> **What you are asked to do**:
Keep only the lines from the top of the listing through the one with "made.lumps(knot[None], (1.9 *", and reproduce them unaltered.

-- start --

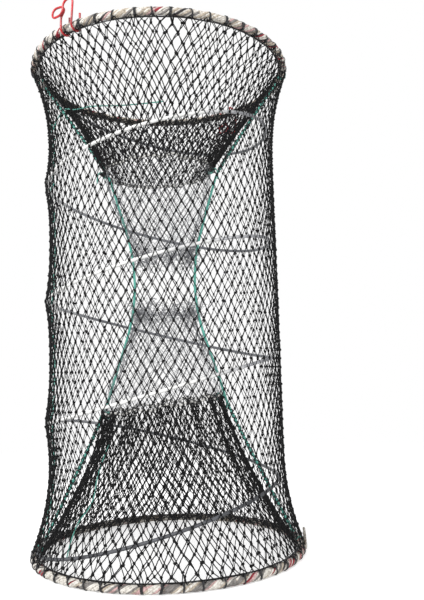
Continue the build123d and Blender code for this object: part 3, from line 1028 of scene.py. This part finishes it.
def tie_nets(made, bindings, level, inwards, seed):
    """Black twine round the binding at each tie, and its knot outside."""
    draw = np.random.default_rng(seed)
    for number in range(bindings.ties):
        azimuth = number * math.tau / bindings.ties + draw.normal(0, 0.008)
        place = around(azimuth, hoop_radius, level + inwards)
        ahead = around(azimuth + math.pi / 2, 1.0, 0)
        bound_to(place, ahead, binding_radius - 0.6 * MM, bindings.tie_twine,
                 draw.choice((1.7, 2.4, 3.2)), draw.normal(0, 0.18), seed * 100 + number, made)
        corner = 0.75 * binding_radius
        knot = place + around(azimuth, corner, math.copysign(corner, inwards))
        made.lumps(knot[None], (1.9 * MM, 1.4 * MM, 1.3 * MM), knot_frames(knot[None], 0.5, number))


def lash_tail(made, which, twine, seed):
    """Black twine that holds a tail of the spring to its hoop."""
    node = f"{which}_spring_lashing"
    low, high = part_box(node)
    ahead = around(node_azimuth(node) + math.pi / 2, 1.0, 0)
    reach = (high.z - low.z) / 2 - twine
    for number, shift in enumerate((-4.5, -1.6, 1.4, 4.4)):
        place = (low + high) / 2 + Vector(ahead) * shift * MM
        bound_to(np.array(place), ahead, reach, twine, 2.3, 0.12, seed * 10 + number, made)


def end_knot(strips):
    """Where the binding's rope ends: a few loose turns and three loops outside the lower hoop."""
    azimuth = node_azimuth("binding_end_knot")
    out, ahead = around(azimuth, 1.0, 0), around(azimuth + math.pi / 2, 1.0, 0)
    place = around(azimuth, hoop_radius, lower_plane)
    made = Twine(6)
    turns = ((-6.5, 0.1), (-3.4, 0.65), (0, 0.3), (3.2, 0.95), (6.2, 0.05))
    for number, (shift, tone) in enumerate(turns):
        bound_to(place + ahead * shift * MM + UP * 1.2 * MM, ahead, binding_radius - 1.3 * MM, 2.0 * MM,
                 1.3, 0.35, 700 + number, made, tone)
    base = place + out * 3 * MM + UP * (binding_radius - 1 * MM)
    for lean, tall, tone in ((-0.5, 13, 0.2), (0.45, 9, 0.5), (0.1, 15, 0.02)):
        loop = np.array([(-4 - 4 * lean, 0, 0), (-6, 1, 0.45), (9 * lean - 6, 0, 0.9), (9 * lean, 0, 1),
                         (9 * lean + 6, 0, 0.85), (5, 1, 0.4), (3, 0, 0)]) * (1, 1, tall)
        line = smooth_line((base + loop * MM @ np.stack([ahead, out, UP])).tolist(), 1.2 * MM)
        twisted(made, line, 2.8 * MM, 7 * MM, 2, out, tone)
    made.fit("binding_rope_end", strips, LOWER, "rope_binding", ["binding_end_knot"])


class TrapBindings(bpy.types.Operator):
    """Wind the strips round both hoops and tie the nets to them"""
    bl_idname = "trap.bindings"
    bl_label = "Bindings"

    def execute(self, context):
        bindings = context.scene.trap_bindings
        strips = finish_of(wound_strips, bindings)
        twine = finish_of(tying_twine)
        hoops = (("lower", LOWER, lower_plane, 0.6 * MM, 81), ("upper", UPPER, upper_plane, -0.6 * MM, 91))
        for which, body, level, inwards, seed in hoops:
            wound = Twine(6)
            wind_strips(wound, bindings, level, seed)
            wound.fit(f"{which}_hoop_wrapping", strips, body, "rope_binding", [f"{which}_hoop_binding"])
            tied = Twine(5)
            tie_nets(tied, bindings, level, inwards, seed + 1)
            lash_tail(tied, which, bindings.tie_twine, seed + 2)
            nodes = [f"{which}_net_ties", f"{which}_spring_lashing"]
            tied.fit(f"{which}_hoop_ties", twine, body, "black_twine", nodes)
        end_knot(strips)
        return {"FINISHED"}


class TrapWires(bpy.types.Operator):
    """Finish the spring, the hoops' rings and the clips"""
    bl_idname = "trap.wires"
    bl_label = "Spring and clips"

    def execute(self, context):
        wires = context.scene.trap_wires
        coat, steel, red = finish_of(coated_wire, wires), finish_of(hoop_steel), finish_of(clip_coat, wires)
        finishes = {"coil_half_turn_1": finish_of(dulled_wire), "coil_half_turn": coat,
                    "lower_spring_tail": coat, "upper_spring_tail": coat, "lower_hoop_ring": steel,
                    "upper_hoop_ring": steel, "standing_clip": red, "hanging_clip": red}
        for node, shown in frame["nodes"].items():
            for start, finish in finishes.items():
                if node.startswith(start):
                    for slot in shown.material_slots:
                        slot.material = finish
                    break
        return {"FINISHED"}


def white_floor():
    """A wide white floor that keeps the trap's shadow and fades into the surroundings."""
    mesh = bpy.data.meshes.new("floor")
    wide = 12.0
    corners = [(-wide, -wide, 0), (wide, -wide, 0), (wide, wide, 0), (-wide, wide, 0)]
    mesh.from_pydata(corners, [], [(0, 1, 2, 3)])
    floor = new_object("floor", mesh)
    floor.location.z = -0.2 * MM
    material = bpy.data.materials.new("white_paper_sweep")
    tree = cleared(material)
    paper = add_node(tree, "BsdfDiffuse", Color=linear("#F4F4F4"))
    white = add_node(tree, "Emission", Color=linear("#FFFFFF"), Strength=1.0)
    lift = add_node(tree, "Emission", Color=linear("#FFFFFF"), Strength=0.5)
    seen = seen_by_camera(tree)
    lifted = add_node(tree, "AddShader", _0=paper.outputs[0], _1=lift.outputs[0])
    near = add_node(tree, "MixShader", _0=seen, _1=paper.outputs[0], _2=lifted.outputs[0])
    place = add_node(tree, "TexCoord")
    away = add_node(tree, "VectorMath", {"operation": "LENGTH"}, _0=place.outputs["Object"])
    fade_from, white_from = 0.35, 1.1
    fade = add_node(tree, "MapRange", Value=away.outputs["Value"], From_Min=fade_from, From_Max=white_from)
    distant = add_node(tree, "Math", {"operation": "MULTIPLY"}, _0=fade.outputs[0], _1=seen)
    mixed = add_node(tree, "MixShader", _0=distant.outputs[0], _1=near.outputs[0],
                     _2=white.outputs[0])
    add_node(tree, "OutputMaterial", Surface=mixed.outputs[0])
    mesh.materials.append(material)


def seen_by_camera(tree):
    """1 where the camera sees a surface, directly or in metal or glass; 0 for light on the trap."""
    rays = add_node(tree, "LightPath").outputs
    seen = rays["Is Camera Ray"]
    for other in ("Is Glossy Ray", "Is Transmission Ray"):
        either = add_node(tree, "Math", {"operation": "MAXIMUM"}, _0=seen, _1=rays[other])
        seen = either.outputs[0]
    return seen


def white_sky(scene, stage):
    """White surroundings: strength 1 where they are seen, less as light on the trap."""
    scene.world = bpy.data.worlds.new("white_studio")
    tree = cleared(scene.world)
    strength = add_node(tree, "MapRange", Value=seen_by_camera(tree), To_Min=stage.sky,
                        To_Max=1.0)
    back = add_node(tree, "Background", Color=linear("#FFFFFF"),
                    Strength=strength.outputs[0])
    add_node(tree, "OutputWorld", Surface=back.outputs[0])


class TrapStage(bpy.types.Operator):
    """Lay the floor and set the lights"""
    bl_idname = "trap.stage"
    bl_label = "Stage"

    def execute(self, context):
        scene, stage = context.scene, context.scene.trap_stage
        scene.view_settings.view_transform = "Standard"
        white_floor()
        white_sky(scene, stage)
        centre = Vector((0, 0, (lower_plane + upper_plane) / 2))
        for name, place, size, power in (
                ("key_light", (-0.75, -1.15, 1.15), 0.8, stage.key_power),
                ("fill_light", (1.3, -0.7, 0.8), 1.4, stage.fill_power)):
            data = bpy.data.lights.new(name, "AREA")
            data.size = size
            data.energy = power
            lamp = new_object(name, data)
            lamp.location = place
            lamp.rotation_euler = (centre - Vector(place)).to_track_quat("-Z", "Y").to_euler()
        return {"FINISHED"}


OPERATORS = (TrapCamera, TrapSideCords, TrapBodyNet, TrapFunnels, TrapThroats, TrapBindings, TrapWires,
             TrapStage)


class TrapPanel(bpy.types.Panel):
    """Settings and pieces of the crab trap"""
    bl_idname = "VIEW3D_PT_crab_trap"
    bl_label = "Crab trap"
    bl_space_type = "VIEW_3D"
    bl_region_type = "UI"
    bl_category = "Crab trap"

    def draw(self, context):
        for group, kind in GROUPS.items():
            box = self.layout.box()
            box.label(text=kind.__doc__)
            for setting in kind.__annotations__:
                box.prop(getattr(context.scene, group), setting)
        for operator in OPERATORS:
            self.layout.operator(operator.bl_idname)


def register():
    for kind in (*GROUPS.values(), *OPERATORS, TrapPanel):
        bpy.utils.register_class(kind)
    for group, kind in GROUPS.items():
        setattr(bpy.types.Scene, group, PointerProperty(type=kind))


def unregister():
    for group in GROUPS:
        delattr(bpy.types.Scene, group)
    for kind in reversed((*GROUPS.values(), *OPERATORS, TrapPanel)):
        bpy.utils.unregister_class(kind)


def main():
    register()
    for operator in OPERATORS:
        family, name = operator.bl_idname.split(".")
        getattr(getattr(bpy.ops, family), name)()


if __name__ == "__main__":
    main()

-- end --

> **Task answer**:
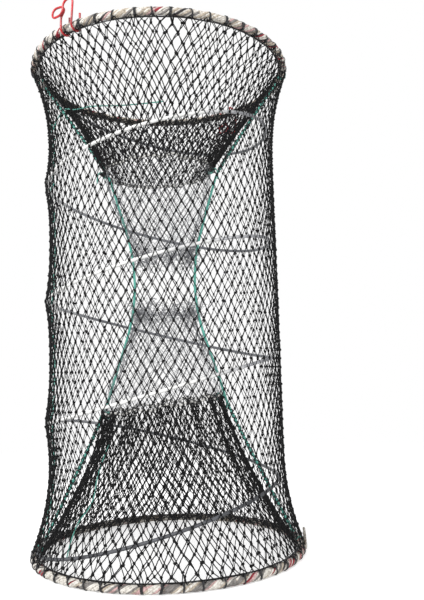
Continue the build123d and Blender code for this object: part 3, from line 1028 of scene.py. This part finishes it.
def tie_nets(made, bindings, level, inwards, seed):
    """Black twine round the binding at each tie, and its knot outside."""
    draw = np.random.default_rng(seed)
    for number in range(bindings.ties):
        azimuth = number * math.tau / bindings.ties + draw.normal(0, 0.008)
        place = around(azimuth, hoop_radius, level + inwards)
        ahead = around(azimuth + math.pi / 2, 1.0, 0)
        bound_to(place, ahead, binding_radius - 0.6 * MM, bindings.tie_twine,
                 draw.choice((1.7, 2.4, 3.2)), draw.normal(0, 0.18), seed * 100 + number, made)
        corner = 0.75 * binding_radius
        knot = place + around(azimuth, corner, math.copysign(corner, inwards))
        made.lumps(knot[None], (1.9 * MM, 1.4 * MM, 1.3 * MM), knot_frames(knot[None], 0.5, number))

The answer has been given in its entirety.